EX-5.1 4 v403243_ex5-1.htm EXHIBIT 5.1

 

Exhibit 5.1

 

 

 

The Chrysler Building

405 Lexington Avenue, 26th Floor

New York, New York 10174

Telephone (212) 907-6457

www.gracinmarlow.com

 

March 2, 2015

 

The Board of Directors

CVSL Inc.

2400 North Dallas Parkway, Suite 230

Plano, Texas 75093

 

Ladies and Gentlemen:

 

We have acted as counsel to CVSL Inc., a Florida corporation (the “Company”), in connection with the proposed issuance of 7,667,050 shares (including up to 1,000,050 shares subject to the underwriters’ over-allotment option) (the “Shares”) of common stock of the Company, par value $0.0001 per share (the “Common Stock”), warrants to purchase up to an aggregate of 7,667,050 shares (the “Warrant Shares”) of Common Stock (including up to 1,000,050 warrants subject to the underwriters’ over-allotment option) (the “Warrants” ), and warrants (the “Representative’s Warrants”) to purchase up to an aggregate of 166,675 shares of Common Stock (the “Representative's Warrant Shares”).

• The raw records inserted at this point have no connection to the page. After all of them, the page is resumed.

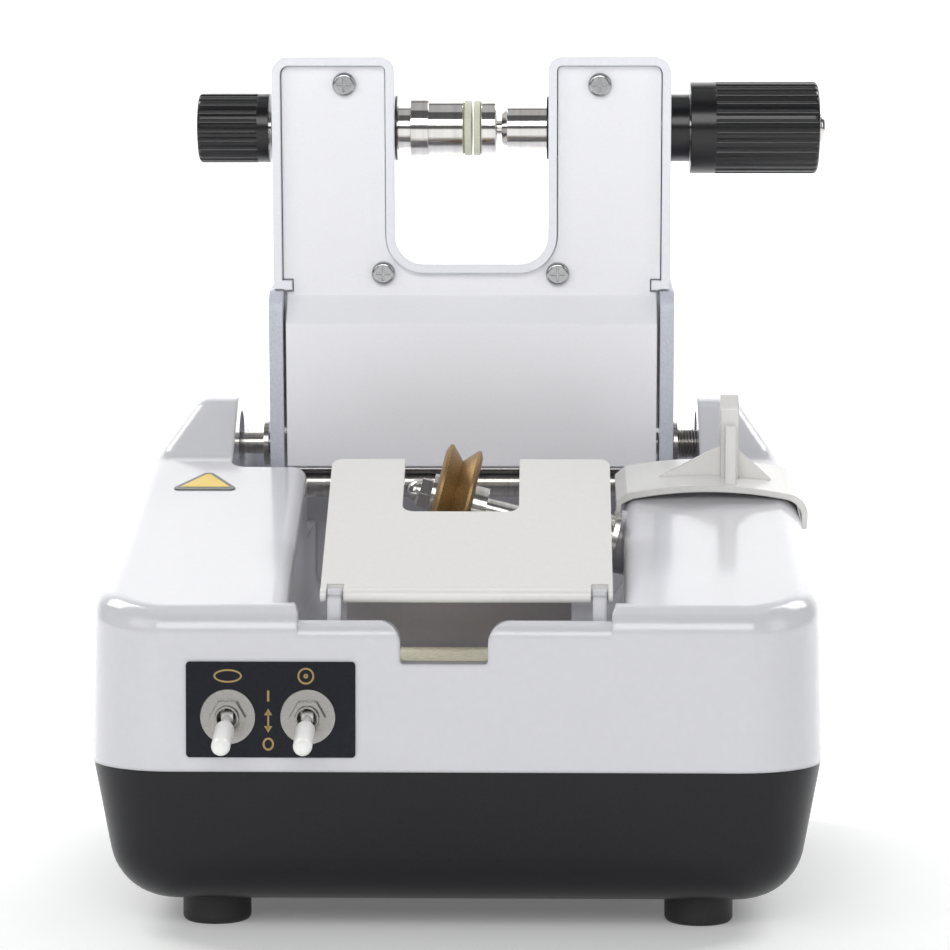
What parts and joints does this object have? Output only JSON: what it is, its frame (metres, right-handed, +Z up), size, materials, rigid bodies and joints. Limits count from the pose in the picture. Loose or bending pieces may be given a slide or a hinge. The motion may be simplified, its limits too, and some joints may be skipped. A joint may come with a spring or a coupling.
{
  "type": "lens edge chamfering machine",
  "caption": "Bench-top machine that holds an eyeglass lens between two spindles on a tilting head and chamfers its edge on a small grooved wheel.",
  "frame": {"origin": "middle of the four feet, on the bench", "axes": "+X to the operator's right, +Y away from the operator, +Z up"},
  "size_m": [0.1994, 0.2239, 0.2331],
  "materials": {
    "white_shell": "gloss moulded plastic",
    "black_pan": "satin moulded plastic",
    "foot_rubber": "matt",
    "zinc_screw": "bright plated",
    "label_film": "printed film",
    "sticker_film": "printed film",
    "white_lever": "gloss",
    "switch_metal": "nickel plated",
    "rod_steel": "ground",
    "spring_steel": "drawn wire",
    "machined_steel": "turned",
    "bearing_steel": "ground",
    "white_powder": "fine texture powder coat",
    "grey_powder": "fine texture powder coat",
    "motor_can": "plain",
    "belt_rubber": "matt",
    "board_laminate": "solder mask",
    "core_steel": "varnished",
    "black_plastic": "moulded",
    "sponge_foam": "open foam",
    "grey_plastic": "moulded",
    "bronze_bond": "fine abrasive in a metal bond",
    "cream_plastic": "gloss moulded plastic",
    "nickel": "plated",
    "pad_rubber": "soft",
    "knob_black": "moulded",
    "black_bush": "moulded"
  },
  "bodies": {
    "base": {"top_shell": "white_shell", "base_pan": "black_pan", "feet": "foot_rubber", "foot_screws": "zinc_screw", "power_inlet": "black_plastic", "switch_label": "label_film", "warning_sticker": "sticker_film", "switch_bodies": "switch_metal", "switch_nuts": "switch_metal", "transformer": "core_steel", "supply_board": "board_laminate", "sponge": "sponge_foam", "water_tray": "grey_plastic", "spindle_housing": "machined_steel", "spindle_bearings": "bearing_steel", "wheel_motor": "motor_can", "motor_bracket": "grey_powder", "drive_belt": "belt_rubber", "guard_hinge": "white_shell", "pivot_rod": "rod_steel", "float_spring": "spring_steel"},
    "carrier": {"pivot_washer_left": "rod_steel", "pivot_washer_right": "rod_steel"},
    "head": {"head_frame": "white_powder", "front_cover": "white_powder", "cover_screws": "zinc_screw", "side_plate_left": "grey_powder", "side_plate_right": "grey_powder", "plate_screws": "zinc_screw", "tie_bar": "rod_steel", "lens_motor": "motor_can", "lens_motor_bracket": "grey_powder", "lens_belt": "belt_rubber", "shaft_bushes": "black_bush", "clamp_nut": "black_bush"},
    "lens_shaft": {"lens_shaft": "machined_steel", "chuck_collar": "machined_steel", "lens_chuck": "machined_steel", "lens_pad_left": "pad_rubber", "lens_knob": "knob_black", "lens_pulley": "machined_steel"},
    "lens_rotor": {"lens_motor_pulley": "machined_steel"},
    "clamp_knob": {"clamp_knob": "knob_black", "clamp_knob_cap": "knob_black", "clamp_screw": "machined_steel"},
    "clamp_shaft": {"clamp_shaft": "machined_steel"},
    "pressure_disc": {"pressure_disc": "machined_steel", "lens_pad_right": "pad_rubber"},
    "wheel": {"v_wheel": "bronze_bond", "wheel_nut": "nickel", "wheel_spindle": "machined_steel", "spindle_pulley": "black_plastic"},
    "wheel_rotor": {"wheel_motor_pulley": "machined_steel"},
    "lens_lever": {"lens_switch_lever": "white_lever"},
    "wheel_lever": {"wheel_switch_lever": "white_lever"},
    "guard": {"guard": "cream_plastic"},
    "saddle": {"saddle": "cream_plastic"}
  },
  "joints": [
    {"name": "head_float", "type": "slide", "parent": "base", "child": "carrier", "axis": [1, 0, 0], "range_m": [-0.004, 0.004], "stiffness_N_per_m": 600, "deforming": ["float_spring"]},
    {"name": "head_swing", "type": "hinge", "parent": "carrier", "child": "head", "pos_m": [0, 0.057, 0.1172], "axis": [1, 0, 0], "range_deg": [-10, 62]},
    {"name": "lens_spin", "type": "hinge", "parent": "head", "child": "lens_shaft", "pos_m": [0, 0.04872, 0.21035], "axis": [1, 0, 0], "continuous": true},
    {"name": "lens_motor_spin", "type": "hinge", "parent": "head", "child": "lens_rotor", "pos_m": [0, 0.05557, 0.1452], "axis": [1, 0, 0], "continuous": true},
    {"name": "clamp_turn", "type": "hinge", "parent": "head", "child": "clamp_knob", "pos_m": [0, 0.04872, 0.21035], "axis": [1, 0, 0], "range_deg": [0, 2160]},
    {"name": "clamp_slide", "type": "slide", "parent": "head", "child": "clamp_shaft", "axis": [1, 0, 0], "range_m": [0, 0.01199]},
    {"name": "pad_spin", "type": "hinge", "parent": "clamp_shaft", "child": "pressure_disc", "pos_m": [0, 0.04872, 0.21035], "axis": [1, 0, 0], "continuous": true},
    {"name": "wheel_spin", "type": "hinge", "parent": "base", "child": "wheel", "pos_m": [-0.0025, -0.015, 0.1063], "axis": [0.9703, 0, -0.2419], "continuous": true},
    {"name": "wheel_motor_spin", "type": "hinge", "parent": "base", "child": "wheel_rotor", "pos_m": [-0.00976, -0.015, 0.07719], "axis": [0.9703, 0, -0.2419], "continuous": true},
    {"name": "lens_switch", "type": "hinge", "parent": "base", "child": "lens_lever", "pos_m": [-0.0577, -0.10062, 0.05823], "axis": [-1, 0, 0], "range_deg": [0, 30]},
    {"name": "wheel_switch", "type": "hinge", "parent": "base", "child": "wheel_lever", "pos_m": [-0.0373, -0.10062, 0.05823], "axis": [-1, 0, 0], "range_deg": [0, 30]},
    {"name": "guard_hinge", "type": "hinge", "parent": "base", "child": "guard", "pos_m": [0.0028, -0.0884, 0.088], "axis": [-1, 0, 0], "range_deg": [-60, 0]},
    {"name": "saddle_hinge", "type": "hinge", "parent": "base", "child": "saddle", "pos_m": [0.09515, -0.00926, 0.09854], "axis": [0, -0.9728, -0.2317], "range_deg": [-35, 0]}
  ],
  "couplings": [
    {"joint": "lens_motor_spin", "follows": "lens_spin", "ratio": 1.5},
    {"joint": "pad_spin", "follows": "lens_spin", "ratio": 1},
    {"joint": "clamp_turn", "follows": "clamp_slide", "rad_per_m": 3141.6},
    {"joint": "wheel_motor_spin", "follows": "wheel_spin", "ratio": 1.3333}
  ]
}
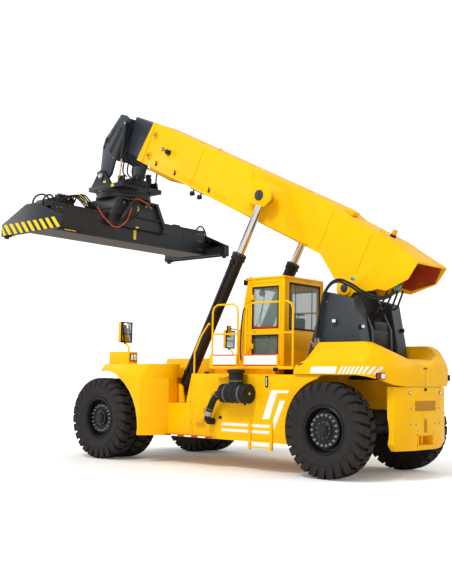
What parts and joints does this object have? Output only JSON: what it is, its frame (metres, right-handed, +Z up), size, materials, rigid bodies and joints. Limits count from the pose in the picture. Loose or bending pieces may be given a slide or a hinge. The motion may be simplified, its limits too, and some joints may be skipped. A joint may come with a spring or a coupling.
{
  "type": "reach stacker",
  "caption": "Container handler: telescopic boom over a rear cab, lift cylinders, turning spreader with telescoping arms, twin drive wheels and steered rear wheels.",
  "frame": {"origin": "on the ground under the middle of the whole machine's box", "axes": "+Z up, the machine faces -Y, +X is its left side"},
  "size_m": [6.06, 10.6165, 8.9347],
  "materials": {
    "yellow": "gloss enamel",
    "grey": "satin enamel",
    "black": "satin enamel",
    "tyre": "matte rubber",
    "chrome": "polished",
    "glass": "tinted",
    "cloth": "woven",
    "plastic": "moulded"
  },
  "bodies": {
    "chassis": {"air_cleaner": "plastic", "cab_platform": "yellow", "cab_roof": "yellow", "cab_shell": "yellow", "counterweight": "yellow", "drive_axle": "grey", "engine_block": "grey", "engine_hood": "yellow", "front_left_fender": "yellow", "front_right_fender": "yellow", "left_boom_tower": "grey", "left_front_rail": "yellow", "left_ladder_rail": "yellow", "left_mirror": "yellow", "left_rear_rail": "yellow", "left_step_frame": "yellow", "left_tank_box": "yellow", "main_frame": "yellow", "rear_window": "glass", "right_boom_tower": "grey", "right_mirror": "yellow", "right_rail": "yellow", "right_tank_box": "yellow", "right_window": "glass", "seat_back": "cloth", "seat_base": "plastic", "seat_cushion": "cloth", "steer_axle": "grey", "steering_column": "plastic", "windscreen": "glass"},
    "outer_boom": {"outer_boom": "yellow"},
    "extension": {"extension_boom": "grey", "boom_head": "grey", "damper_left_barrel": "black", "damper_right_barrel": "black"},
    "damper_left_rod": {"damper_left_rod": "chrome"},
    "damper_right_rod": {"damper_right_rod": "chrome"},
    "tilt_frame": {"tilt_frame": "grey"},
    "carriage": {"spreader_carriage": "grey"},
    "spreader_beam": {"spreader_beam": "grey"},
    "left_arm": {"left_spreader_arm": "grey"},
    "right_arm": {"right_spreader_arm": "grey"},
    "lift_left_barrel": {"lift_left_barrel": "black"},
    "lift_right_barrel": {"lift_right_barrel": "black"},
    "lift_left_rod": {"lift_left_rod": "chrome"},
    "lift_right_rod": {"lift_right_rod": "chrome"},
    "left_knuckle": {"rear_left_knuckle": "grey"},
    "right_knuckle": {"rear_right_knuckle": "grey"},
    "rear_left_wheel": {"rear_left_rim": "black", "rear_left_tyre": "tyre"},
    "rear_right_wheel": {"rear_right_rim": "black", "rear_right_tyre": "tyre"},
    "front_left_wheels": {"front_left_rim": "black", "front_left_outer_tyre": "tyre", "front_left_inner_tyre": "tyre"},
    "front_right_wheels": {"front_right_rim": "black", "front_right_outer_tyre": "tyre", "front_right_inner_tyre": "tyre"},
    "cab_door": {"cab_door": "yellow", "door_glass": "glass"}
  },
  "joints": [
    {"name": "boom_pitch", "type": "hinge", "parent": "chassis", "child": "outer_boom", "pos_m": [0, 3.47, 3.86], "axis": [-1, 0, 0], "range_deg": [-26.7, 33.3]},
    {"name": "boom_extension", "type": "slide", "parent": "outer_boom", "child": "extension", "axis": [0, 0.8934, -0.4493], "range_m": [-6.6, 0]},
    {"name": "spreader_tilt", "type": "hinge", "parent": "extension", "child": "tilt_frame", "pos_m": [0, -4.28771, 7.33077], "axis": [-1, 0, 0], "range_deg": [-33.3, 26.7]},
    {"name": "lift_left_barrel_swing", "type": "hinge", "parent": "chassis", "child": "lift_left_barrel", "pos_m": [1, -0.68, 1.66], "axis": [-1, 0, 0], "range_deg": [-7.06, 5.66]},
    {"name": "lift_left_rod_slide", "type": "slide", "parent": "lift_left_barrel", "child": "lift_left_rod", "axis": [0, 0.4781, 0.8783], "range_m": [-1.1614, 1.448]},
    {"name": "damper_left_rod_slide", "type": "slide", "parent": "extension", "child": "damper_left_rod", "axis": [0, -0.1455, -0.9894], "range_m": [-0.4093, 0.3284]},
    {"name": "lift_right_barrel_swing", "type": "hinge", "parent": "chassis", "child": "lift_right_barrel", "pos_m": [-1, -0.68, 1.66], "axis": [-1, 0, 0], "range_deg": [-7.06, 5.66]},
    {"name": "lift_right_rod_slide", "type": "slide", "parent": "lift_right_barrel", "child": "lift_right_rod", "axis": [0, 0.4781, 0.8783], "range_m": [-1.1614, 1.448]},
    {"name": "damper_right_rod_slide", "type": "slide", "parent": "extension", "child": "damper_right_rod", "axis": [0, -0.1455, -0.9894], "range_m": [-0.4093, 0.3284]},
    {"name": "spreader_slew", "type": "hinge", "parent": "tilt_frame", "child": "carriage", "pos_m": [0, -4.13, 6.7], "axis": [0, 0, 1], "range_deg": [-95, 185]},
    {"name": "spreader_side_shift", "type": "slide", "parent": "carriage", "child": "spreader_beam", "axis": [1, 0, 0], "range_m": [-0.8, 0.8]},
    {"name": "left_arm_slide", "type": "slide", "parent": "spreader_beam", "child": "left_arm", "axis": [1, 0, 0], "range_m": [0, 3.066]},
    {"name": "right_arm_slide", "type": "slide", "parent": "spreader_beam", "child": "right_arm", "axis": [-1, 0, 0], "range_m": [0, 3.066]},
    {"name": "left_steer", "type": "hinge", "parent": "chassis", "child": "left_knuckle", "pos_m": [1.15, 3.77, 0.95], "axis": [0, 0, 1], "range_deg": [-45, 45]},
    {"name": "right_steer", "type": "hinge", "parent": "chassis", "child": "right_knuckle", "pos_m": [-1.15, 3.77, 0.95], "axis": [0, 0, 1], "range_deg": [-45, 45]},
    {"name": "rear_left_spin", "type": "hinge", "parent": "left_knuckle", "child": "rear_left_wheel", "pos_m": [1.43, 3.77, 0.95], "axis": [1, 0, 0], "continuous": true},
    {"name": "rear_right_spin", "type": "hinge", "parent": "right_knuckle", "child": "rear_right_wheel", "pos_m": [-1.43, 3.77, 0.95], "axis": [1, 0, 0], "continuous": true},
    {"name": "front_left_spin", "type": "hinge", "parent": "chassis", "child": "front_left_wheels", "pos_m": [1.875, -2.43, 0.95], "axis": [1, 0, 0], "continuous": true},
    {"name": "front_right_spin", "type": "hinge", "parent": "chassis", "child": "front_right_wheels", "pos_m": [-1.875, -2.43, 0.95], "axis": [1, 0, 0], "continuous": true},
    {"name": "cab_door_swing", "type": "hinge", "parent": "chassis", "child": "cab_door", "pos_m": [0.745, 1.09, 3], "axis": [0, 0, -1], "range_deg": [0, 50]}
  ],
  "couplings": [
    {"joint": "spreader_tilt", "follows": "boom_pitch", "ratio": -1},
    {"joint": "lift_left_barrel_swing", "follows": "boom_pitch", "ratio": -0.2113},
    {"joint": "lift_left_rod_slide", "follows": "boom_pitch", "m_per_rad": 2.488},
    {"joint": "damper_left_rod_slide", "follows": "boom_pitch", "m_per_rad": -0.7025},
    {"joint": "lift_right_barrel_swing", "follows": "boom_pitch", "ratio": -0.2113},
    {"joint": "lift_right_rod_slide", "follows": "boom_pitch", "m_per_rad": 2.488},
    {"joint": "damper_right_rod_slide", "follows": "boom_pitch", "m_per_rad": -0.7025},
    {"joint": "right_arm_slide", "follows": "left_arm_slide", "ratio": 1},
    {"joint": "right_steer", "follows": "left_steer", "ratio": 1}
  ]
}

The Shares, the Warrants, the Warrant Shares, the Representative’s Warrants and the Representative’s Warrant Shares are included in a Registration Statement on Form S-3 (File No. 333-200712) (the “Registration Statement”), filed with the Securities and Exchange Commission (the “Commission”) under the Securities Act of 1933, as amended (the “Securities Act”), and declared effective by the Commission on January 15, 2015, a base prospectus dated January 15, 2015 included in the Registration Statement at the time it originally became effective (the “Base Prospectus”), a preliminary prospectus supplement dated February 24, 2015 filed with the Commission pursuant to Rule 424(b) under the Securities Act (together with the Base Prospectus, the “Preliminary Prospectus”) and a prospectus supplement dated February 26, 2015 filed with the Commission pursuant to Rule 424(b) under the Securities Act (together with the Base Prospectus, the “Prospectus”). The Shares, the Warrants, the Warrant Shares, the Representative’s Warrants and the Representative's Warrant Shares are being sold pursuant to an underwriting agreement dated February 26, 2015 between the Company and Aegis Capital Corp., as representative of the several underwriters listed on Schedule 1 thereto (the “Underwriting Agreement”).

 

As counsel to the Company, we have examined and relied upon the Registration Statement, the Preliminary Prospectus and the Prospectus, and the originals or copies, certified or otherwise identified to our satisfaction, of such other documents, corporate records, certificates of public officials and other instruments as we have deemed necessary for the purposes of rendering this opinion and we are familiar with the proceedings taken and proposed to be taken by the Company in connection with the authorization, issuance and sale of the Shares, the Warrants, the Warrant Shares, the Representative’s Warrants and the Representative's Warrant Shares. In our examination, we have assumed the genuineness of all signatures, the authenticity of all documents submitted to us as originals and the conformity with the originals of all documents submitted to us as copies.

 

 
 

 

Based upon and subject to the foregoing, we are of the opinion (i) that the Shares have been duly and validly authorized, and upon their issuance, delivery and payment therefor in the manner contemplated by the Underwriting Agreement, will be legally issued, fully paid and non-assessable under the laws of the State of Florida; (ii) the Warrants and the Representative’s Warrants have been duly and validly authorized, and upon their issuance, delivery and payment therefor in the manner contemplated by their terms and the Underwriting Agreement, will be valid and binding obligations of the Company; and (iii) the Warrant Shares and the Representative’s Warrant Shares, when issued and paid for in accordance with the terms of the Warrants and the Representative’s Warrants, respectively, will be validly issued, fully paid and non-assessable. We express no opinion as to matters governed by any laws other than the laws of the State of Florida, the State of New York and the federal laws of the United States of America, as in effect on the date hereof.

 

We hereby consent to the reference to our firm under the caption “Legal Matters” in the Preliminary Prospectus and the Prospectus and to the filing of this opinion as Exhibit 5.1 to the Company’s Current Report on Form 8-K relating to the issuance and sale of the Shares, the Warrants, the Warrant Shares, the Representative’s Warrants and the Representative’s Warrant Shares pursuant to the Underwriting Agreement. In giving our consent, we do not thereby admit that we are in the category of persons whose consent is required under Section 7 of the Securities Act or the rules and regulations of the Commission thereunder.

 

This opinion is delivered solely in connection with the consummation of the transactions described herein, and may not be relied upon by you for any other purpose nor by any other person for any purpose.